Terwijl ik me de eerste dag in de textielwerkplaats liep te ergeren aan mijn onvermogen letters in stof te naaien had slechts een paar meter bij me vandaan een borduurmachine staan pruttelen. Er hoefde niet eens iemand bij in de buurt te zijn. Je gooide er een opdracht in en er kwam een gedicht uit. Kind kan de was doen. Ik móest terug.

Jeske legt me geduldig uit hoe het apparaat werkt. Het blijkt computergestuurd. Je moet het beestje exáct vertellen wat ie moet doen en dan doet ie het na. De afgelopen weken heeft het hele vrije ruimte project zich gevormd rondom het thema dood. Het kwam door de serie dode dieren die ik maakte en waar ik niet meer mee kon ophouden. Het beeldmateriaal leek ineens zo mooi samen te gaan met de houten lijstjes die ik maakte en de metalen hangsystemen.

In 2015 debuteerde ik met de bundel Gedachten over een mogelijk einde die ontstond na de dood van mijn oma. De dood vergezelt mij mijn leven lang al. Niet als onwelkome gast maar als reminder. Iemand die zich zo nu en dan en altijd in verschillende gedaanten aan mij voordoet om me te laten weten: op een dag kom ik voor jou dus neem het er maar van! Ik zwaai dan even, knipoog soms, laat haar weten dat ik ervoor zal zorgen dat ik m’n best doe er klaar voor te zijn als het zover is en vraag of éérst nog even buiten mag spelen. Tot nu toe mag het.

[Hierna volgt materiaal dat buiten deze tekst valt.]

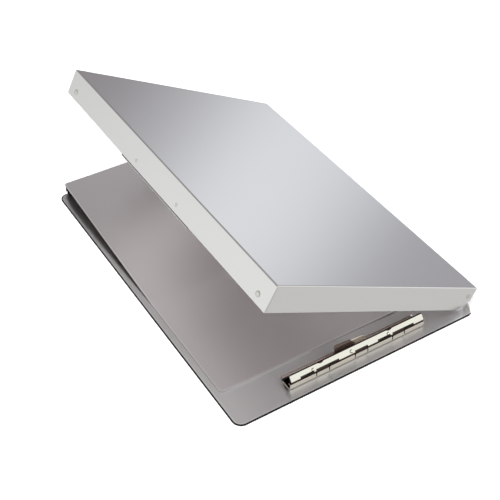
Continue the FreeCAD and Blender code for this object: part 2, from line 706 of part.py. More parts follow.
def clip_pin():
    return pin_cylinder(CLIP_PIN_RADIUS, jaw_x[0] + CLIP_PIN_INSET, jaw_x[1] - CLIP_PIN_INSET)


def clip_thumb_tab():
    """A bent tab welded on the jaw's back slope, pushed down with the thumb to open the jaw."""
    hinge, ridge, foot, lip = jaw_points()
    run = math.hypot(foot[0] - ridge[0], foot[1] - ridge[1])
    down = ((foot[0] - ridge[0]) / run, (foot[1] - ridge[1]) / run)
    top = (ridge[0] + down[0] * TAB_FROM_RIDGE, ridge[1] + down[1] * TAB_FROM_RIDGE)
    low = (top[0] + down[0] * TAB_FOOT, top[1] + down[1] * TAB_FOOT)
    lean = math.radians(TAB_LEAN)
    tip = (top[0] + TAB_RISE * math.sin(lean), top[1] + TAB_RISE * math.cos(lean))
    section = bent_sheet([tip, top, low][::-1], TAB_SHEET, CLIP_BEND_RADIUS, in_yz)
    centre = clip_centre_x + TAB_CENTRE_OFFSET
    x0, x1 = centre - TAB_WIDTH / 2, centre + TAB_WIDTH / 2
    tab = along_x(section, x0, x1)
    low_tip = top[1] + TAB_LOW_RISE * math.cos(lean)
    outline = rounded_face(
        [(x0, low[1] - OVERRUN), (x1, low[1] - OVERRUN), (x1, low_tip), (x0, tip[1])],
        [0, 0, TAB_CORNER_RADIUS, TAB_CORNER_RADIUS], in_xz)
    return clean(tab.common(along_y(outline, top[0] - OVERRUN, tip[0] + low[0])))


def clip_rivet_pair():
    grip = CLIP_SHEET + BASE_SHEET
    return Part.makeCompound([
        rivet(place, Vector(0, 0, 1), grip, RIVET_HEAD_RADIUS, CLIP_RIVET_HEAD_HEIGHT,
              RIVET_SHANK_RADIUS, 0)
        for place in clip_rivets()])


def clip_spring(knuckle):
    """Two coils on the pin, one each side of a bracket knuckle, held to their plain outline."""
    start, end = knuckle
    inner = CLIP_PIN_RADIUS + SPRING_PIN_GAP
    length = SPRING_PITCH * SPRING_TURNS
    left = start - BRACKET_SLIT - JAW_FINGER - SPRING_SIDE_GAP
    right = end + SPRING_SIDE_GAP
    sleeves = []
    for near, far in ((left - length, left), (right, right + length)):
        outside = many_sided(inner + SPRING_WIRE, ROLL_SIDES, in_yz)
        inside = many_sided(inner, ROLL_SIDES, in_yz)
        sleeve = along_x(outside, near, far).cut(along_x(inside, near, far))
        sleeve.translate(Vector(0, clip_y, clip_z))
        sleeves.append(clean(sleeve))
    return Part.makeCompound(sleeves)


def export(name, shape):
    shape = shape.copy()
    shape.translate(Vector(-BASE_WIDTH / 2, -BASE_LENGTH / 2, 0))
    shape.exportStep(os.path.join("parts", name + ".step"))


outer_knuckles = knuckle_spans()[::2]

export("base_plate", base_plate())
export("spine_hinge_base_leaf", spine_hinge_base_leaf())
export("spine_hinge_pin", spine_hinge_pin())
export("spine_base_rivets", spine_base_rivets())
export("plate_hinge_fixed_leaf", plate_hinge_fixed_leaf())
export("plate_hinge_pin", plate_hinge_pin())
export("clip_bracket", clip_bracket())
export("clip_pin", clip_pin())
export("clip_rivets", clip_rivet_pair())

export("lid_pan", open_lid(lid_pan()))
export("lid_corner_rivets", open_lid(lid_corner_rivets()))
export("spine_hinge_lid_leaf", open_lid(spine_hinge_lid_leaf()))
export("spine_lid_rivets", open_lid(spine_lid_rivets()))
export("latch_strip", open_lid(latch_strip()))
export("latch_rivets", open_lid(latch_rivet_pair()))

export("writing_plate", writing_plate())
export("plate_hinge_moving_leaf", plate_hinge_moving_leaf())

export("clip_jaw", clip_jaw())
export("clip_thumb_tab", clip_thumb_tab())
export("clip_spring_left", clip_spring(outer_knuckles[0]))
export("clip_spring_right", clip_spring(outer_knuckles[1]))
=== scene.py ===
import math

import bmesh
import bpy
from mathutils import Matrix, Vector


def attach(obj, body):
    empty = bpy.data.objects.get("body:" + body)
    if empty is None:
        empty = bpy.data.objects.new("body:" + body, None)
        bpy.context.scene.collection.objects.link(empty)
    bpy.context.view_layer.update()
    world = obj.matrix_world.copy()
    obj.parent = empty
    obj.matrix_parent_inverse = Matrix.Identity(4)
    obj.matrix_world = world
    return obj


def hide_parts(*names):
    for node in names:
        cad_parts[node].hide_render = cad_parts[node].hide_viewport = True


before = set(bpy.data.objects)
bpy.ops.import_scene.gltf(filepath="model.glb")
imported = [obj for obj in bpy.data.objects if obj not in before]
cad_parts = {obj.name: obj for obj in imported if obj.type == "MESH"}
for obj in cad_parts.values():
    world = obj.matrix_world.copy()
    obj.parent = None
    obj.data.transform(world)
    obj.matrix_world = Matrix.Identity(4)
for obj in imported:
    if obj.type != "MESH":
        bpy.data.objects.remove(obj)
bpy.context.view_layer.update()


# The camera stands in front of the clip end on the free side, a little over half a metre up,
# and looks down across the box as the photograph does.
def in_scene(name, data):
    """A new object of the given mesh, lamp or camera, put in the scene."""
    obj = bpy.data.objects.new(name, data)
    bpy.context.scene.collection.objects.link(obj)
    return obj


stand = Vector((-0.37925, -0.5730, 0.6159))
sight = Vector((0.4093, 0.6239, -0.6658)).normalized()
across = sight.cross(Vector((0.3433, 0.5707, 0.7459))).normalized()
upright = across.cross(sight)
camera = in_scene("camera", bpy.data.cameras.new("camera"))
camera.data.sensor_width = 36.0
camera.data.lens = 70.96
camera.data.clip_start = 0.05
camera.data.clip_end = 50.0
camera.matrix_world = Matrix.Translation(stand) @ Matrix(
    (across, upright, -sight)).transposed().to_4x4()
bpy.context.scene.camera = camera


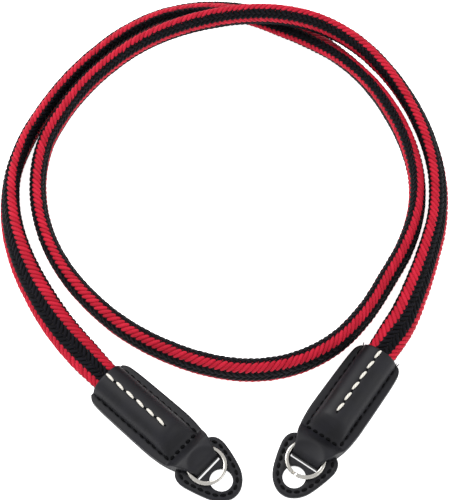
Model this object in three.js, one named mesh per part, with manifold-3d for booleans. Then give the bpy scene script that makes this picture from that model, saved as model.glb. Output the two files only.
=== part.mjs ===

Mijn oma werd zesennegentig. Ze had haar best gedaan iedereen in haar leven op grote afstand te krijgen zodat mijn moeder, haar man en ik de enigen waren die aan haar sterfbed zaten. Ik kroop de laatste drie nachten van haar leven bij haar in bed. Ze was klein en tenger, van vergelijkbaar formaat als mijn kinderen, destijds beiden op de lagere school.

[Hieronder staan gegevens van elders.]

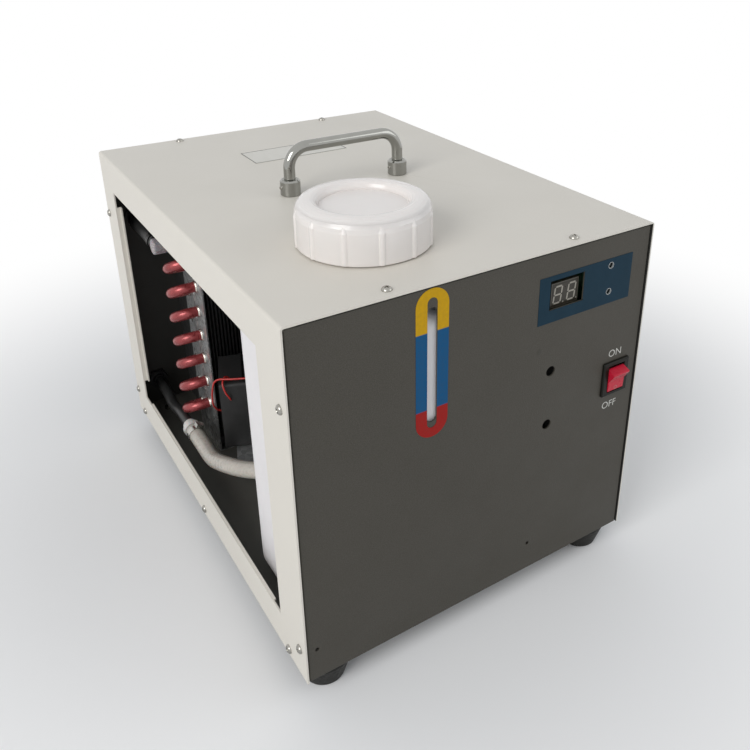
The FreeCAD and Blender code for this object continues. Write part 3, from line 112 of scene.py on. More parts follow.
def plate(outline, height):
    bm = bmesh.new()
    return raised(bm, [bm.faces.new([bm.verts.new((x, y, 0)) for x, y in outline])], height)


def border_strip(x0, y0, x1, y1, width, height):
    """A flat rectangular border: one face, inset by its width, with its middle taken out."""
    bm = bmesh.new()
    middle = bm.faces.new([bm.verts.new((x, y, 0)) for x, y in ((x0, y0), (x1, y0), (x1, y1), (x0, y1))])
    # the inset works in the face's plane, so it needs its normal
    bm.normal_update()
    rim = bmesh.ops.inset_individual(bm, faces=[middle], thickness=width, use_even_offset=True)["faces"]
    bmesh.ops.delete(bm, geom=[middle], context="FACES_ONLY")
    return raised(bm, rim, height)


# %% [markdown]
# ## From shapes to a piece
#
# A row of screws is many small bodies of one finish, and an object for each would fill the outliner. A
# `Piece` gathers them in one bmesh in casing millimetres, and `done` brings it to metres, merges what
# coincides, turns the faces outwards and smooths up to an angle, so that rims stay crisp and domes stay
# round.

# %% From shapes to a piece
CASING_TO_FRAME = Matrix.Translation(CORNER) @ Matrix.Scale(0.001, 4)


def finish_mesh(bm, mesh, angle=35.0):
    bmesh.ops.remove_doubles(bm, verts=bm.verts, dist=MERGE_M)
    bmesh.ops.recalc_face_normals(bm, faces=bm.faces)
    bm.to_mesh(mesh)
    mesh.shade_smooth()
    mesh.set_sharp_from_angle(angle=math.radians(angle))


def dress(obj, finish, body="casing", replaces=()):
    """Links a new object, gives it its finish, hangs it on its body and hides the solids it stands for."""
    bpy.context.scene.collection.objects.link(obj)
    obj.data.materials.clear()
    obj.data.materials.append(finish)
    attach(obj, body)
    if replaces:
        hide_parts(*replaces)


class Piece:
    def __init__(self):
        self.bm = bmesh.new()

    def add(self, shape, place=Matrix.Identity(4)):
        """Adds a copy of a shape at a place, so that one shape can serve many times."""
        part, mesh = shape.copy(), bpy.data.meshes.new("part")
        bmesh.ops.transform(part, matrix=place, verts=part.verts)
        part.to_mesh(mesh)
        part.free()
        self.bm.from_mesh(mesh)
        bpy.data.meshes.remove(mesh)
        return self

    def done(self, name, finish, body="casing", slot=None, angle=35.0, replaces=()):
        mesh = bpy.data.meshes.new(name)
        bmesh.ops.transform(self.bm, matrix=CASING_TO_FRAME, verts=self.bm.verts)
        finish_mesh(self.bm, mesh, angle)
        self.bm.free()
        print(name, "faces:", len(mesh.polygons))
        dress(bpy.data.objects.new(name, mesh), finish, body, replaces)


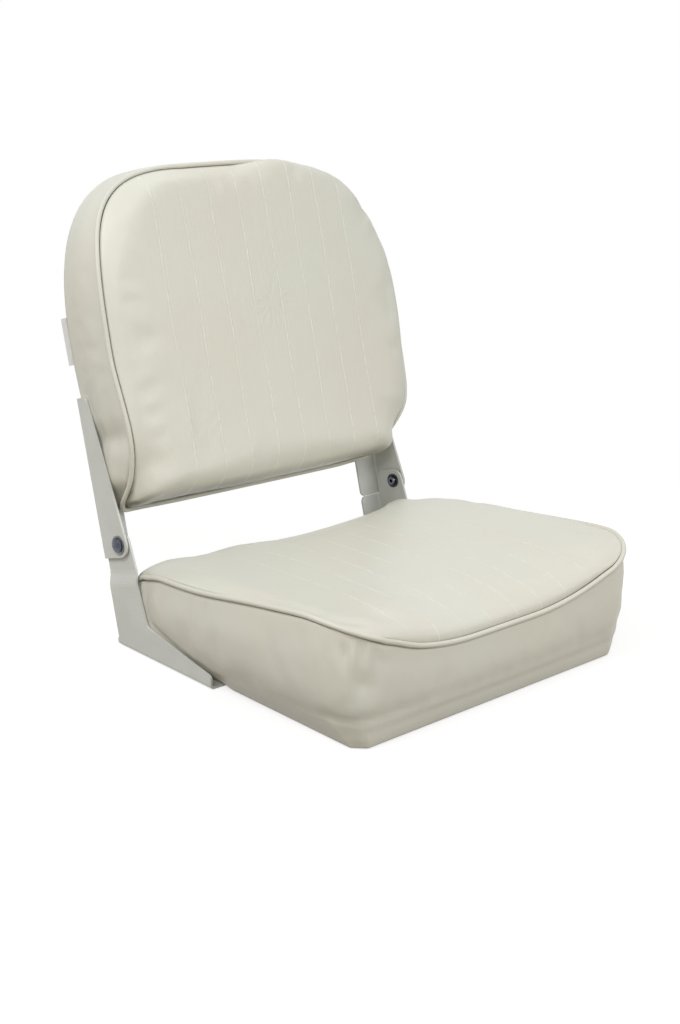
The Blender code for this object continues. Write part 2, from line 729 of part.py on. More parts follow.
def seat_seam_height(u, v):
    """The seam rises forwards, rounds down at the rear and dips across the front."""
    corner = SEAT_FRONT - SEAT_FRONT_CORNER
    if v > corner:
        out = max(0.0, (abs(u) - SEAT_FRONT_FLAT) / (SEAT_HALF_FRONT - SEAT_FRONT_FLAT))
        return -SEAT_FRONT_SAG + (SEAT_CORNER_RISE + SEAT_FRONT_SAG) * out ** SEAT_FRONT_POWER
    if v > SEAT_REAR_ROUND:
        return SEAT_CORNER_RISE - SEAT_SIDE_SLOPE * (corner - v)
    crest = SEAT_CORNER_RISE - SEAT_SIDE_SLOPE * (corner - SEAT_REAR_ROUND)
    back = min(1.0, (SEAT_REAR_ROUND - v) / (SEAT_REAR_ROUND - SEAT_REAR))
    left = (1 - back ** SEAT_REAR_POWER) ** (1 / SEAT_REAR_POWER)
    return -SEAT_REAR_SEAM + (crest + SEAT_REAR_SEAM) * left


def seat_seam():
    half = seat_half_loop(seat_half_width, SEAT_REAR, SEAT_FRONT, SEAT_REAR_CORNER, SEAT_FRONT_CORNER)
    return whole_loop([Vector((p.x, p.y, seat_seam_height(p.x, p.y))) for p in half])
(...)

Aan die bundel moest ik denken gedurende dit hele proces en ik koos er een paar gedichten uit naast wat recenter werk en prikte het stickie in de computer die was aangesloten op de borduurmachine.

Jeske legt me uit wat ik moet doen om het lettertype te bepalen, de afstanden, formaten, kleuren, alsof het doodeenvoudig is, maar dat is het niet. Ik snap er niets van! Zoals altijd als er te veel informatie op mij afkomt, informatie waarvan ik het idee heb dat ik het niet kan omvatten, blok ik het bij de ingang. Ik filter eruit wat ik nodig heb om van start te kunnen en concentreer me daarop. Als ik daar ben, wacht ik even. Ik haal koffie, kijk even wat de rest doet, ga weer zitten. Nu heb ik stap 1 gezet. Stap 2 blijk ik wel gehoord te hebben en ik kan de informatie terughalen en alsof verwerken. Bij stap 4 loop ik alsnog vast maar Jeske is bereid om me opnieuw verder te helpen.

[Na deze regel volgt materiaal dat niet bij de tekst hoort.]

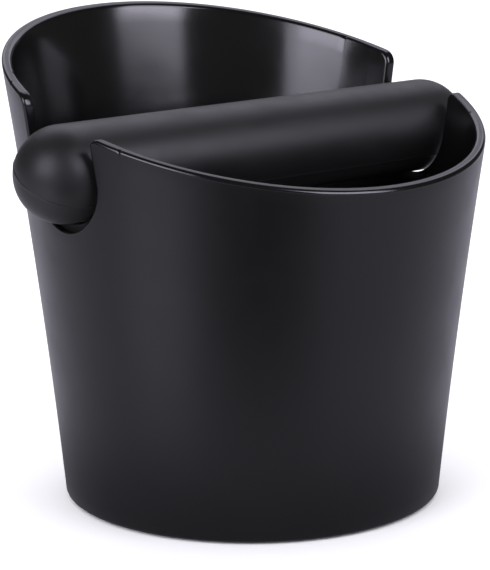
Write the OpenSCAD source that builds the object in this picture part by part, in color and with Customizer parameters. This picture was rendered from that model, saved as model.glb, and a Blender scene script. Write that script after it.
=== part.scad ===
// Espresso knock box: a tapered tub with a sloping rim, and a knock bar that
// lies across it in two U-shaped seats and lifts straight out.
// Units are millimetres. The origin is on the tub's axis, on the surface that
// the box stands on. +Z is up, the bar lies along X, the low front faces -Y.

/* [Tub] */
// Outer diameter at the foot of the tub
foot_d = 98; // [90:0.5:110]
// Outer diameter that the side would reach at the height of the rim's back
mouth_d = 129; // [122:0.5:138]
// Outward lean of the side at the foot, in degrees
side_lean = 5.4; // [4:0.1:6.5]
// Height of the rim's high back above the surface
back_h = 122.6; // [118:0.1:130]
// Height of the rim's low front above the surface
front_h = 88.8; // [84:0.1:92]
// Thickness of the side wall
wall = 2.7; // [2.2:0.1:3.2]
// Height of the tub's floor above the surface
floor_h = 4.6; // [4:0.1:6]
// Radius of the corner between floor and wall, inside
floor_fillet = 5; // [3:0.5:8]
// Radius of the outer edge at the foot
foot_fillet = 1; // [0.5:0.1:1.5]

/* [Knock bar] */
// Diameter over the rubber
bar_d = 24.7; // [22:0.1:26]
// Length over the rounded ends
bar_l = 141; // [138:0.5:150]
// Height of the bar's axis above the surface
bar_h = 90.6; // [88:0.1:93]
// Outer diameter of the steel tube inside the rubber
core_d = 16; // [12:0.5:18]
// Wall of the steel tube
core_wall = 1.5; // [1:0.1:2]
// Length of the steel tube
core_l = 104; // [90:1:108]
// Thickness of a plug's head, beyond the end of the tube
plug_head = 3; // [2:0.5:4]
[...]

Studeren leek me gewoon ontzettend lang duren. Ik vond zo veel leuk. Toen het tijd was om te kiezen, na de havo, kon ik me niet voorstellen dat ik me dan vier jaar lang op een ding zou gaan concentreren. Daarnaast leek het me alles bij elkaar knap moeilijk. Ik was best goed in dingen (lachen, uitgaan, drinken, dansen, jatten, brutaal zijn, schoppen, verliefd worden) maar léren was er niet een van: ik kon niet automatiseren, werd vreselijk zenuwachtig van moeten reproduceren. Dat gíng gewoon niet, mijn hoofd maakte voortdurend eigen plannetjes en dat was doorgaans niet wat er van mijn hoofd werd gevraagd.

Dus ging ik wat anders doen: werken, reizen, werkend reizen, moeder worden. Dat ik in de tussentijd ontzettend veel leerde kwam niet in me op. Ik deed maar wat en kon het dan op een gegeven moment. Niet veel anders dan dat ik aan het eind van die tweede dag in de textielwerkplaats aan die borduurmachine zit eigenlijk.

Er rolt een heel gedicht uit het apparaat. Ik heb de volgende al voorbereid: kleur gekozen, formaat, lettertype. Ik weet welke stof ik wil hebben en kan zelf heus dat garen wel in de machine rijgen. Leren is het leukste dat er is. Ik denk eraan op de weg naar huis. Wat zou het voor mij hebben betekend als ik het zo had kunnen zien vroeger? Er is niet één manier om te leren. Iedereen heeft zijn eigen manier om te leren en als een kind de ruimte krijgt die manier te ontdekken, krijgt het niet alleen veel plezier in leren maar leert het ook meer. Wéér wat geleerd.